Oui au train de mesures en faveur des médias le 13 février

Entretien avec Olga Baranova •

Afin d’appeler à soutenir le train de mesures en faveur des médias, qui est soumis à la population suisse le 13 février 2022, Pages de gauche s’est entretenu dans un café lausannois avec Olga Baranova, coordinatrice de la campagne de soutien à la loi.


En quoi consiste ce train de mesures en faveur des médias?

La principale et plus importante des mesures de ce paquet est le renforcement de l’aide indirecte aux médias, c’est-à-dire du subventionnement de la distribution des journaux imprimés. Ce subside existe depuis la création de l’État fédéral. Dans les faits, cette mesure est surtout une subvention accordée aux lectrices·eurs qui sans celle-ci ne pourraient se permettre de s’abonner à des journaux papiers dont les prix exploseraient. Cette aide à la distribution est, en particulier, primordiale pour les régions périphériques dans lesquelles les médias locaux n’ont pas encore eu la possibilité souvent financière de développer une présence en ligne suffisamment forte pour pouvoir compléter leur offre imprimée.

Les médias en ligne percevront, en parallèle, pour la première fois des financements publics. Des journaux à abonnement et haute plus-value journalistique tels que Die Republik ou Heidi.news seront concernés. Un fond permettra aussi aux médias régionaux de développer une présence en ligne digne de ce nom. Aujourd’hui, il ne suffit en effet pas d’avoir un simple site web WordPress. Pour les médias payants, des solutions numériques très sophistiquées extrêmement chères sont nécessaires.

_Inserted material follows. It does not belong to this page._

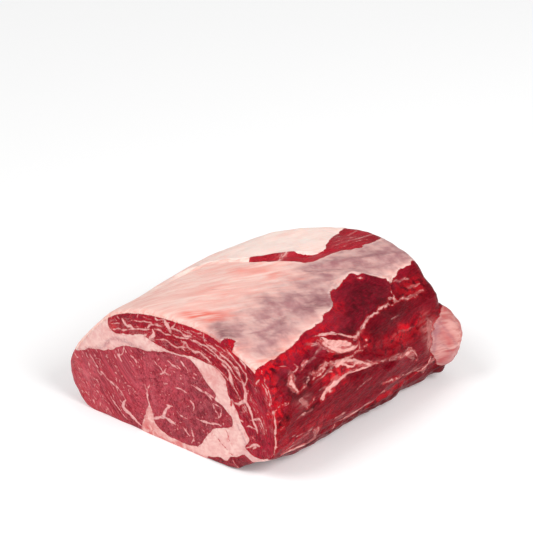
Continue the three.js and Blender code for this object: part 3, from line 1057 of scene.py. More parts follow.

Plusieurs millions supplémentaires seront versés à l’agence Keystone-ATS. Pour rappel, cette dernière crée une couverture de base de l’actualité suisse au service de nombreux médias: d’un côté les fameuses dépêches ATS et de l’autre, une offre iconographique de qualité. Keystone-ATS a connu de grandes difficultés ces dernières années étant donné que de nombreux éditeurs ont résilié les contrats avec l’agence pour baisser leurs coûts. D’importantes informations n’apparaissent donc désormais plus dans certains médias comme 20 minutes et la qualité iconographique de ces derniers a baissé. Étant donné que des journaux n’ont en effet plus accès aux bases de données d’images de Keystone-ATS, ils utilisent soit des bases de données étrangères, et donc les images s’éloignent de l’actualité suisse, soit, ce qui est encore pire, ils utilisent directement les images jointes aux communiqués de presse et compromettent ainsi l’indépendance iconographique du journal. Même en cas d’acception de la loi, le financement public de Keystone-ATS demeurerait toutefois extrêmement restreint, alors que ses activités peuvent facilement être interprétées comme relevant du service public.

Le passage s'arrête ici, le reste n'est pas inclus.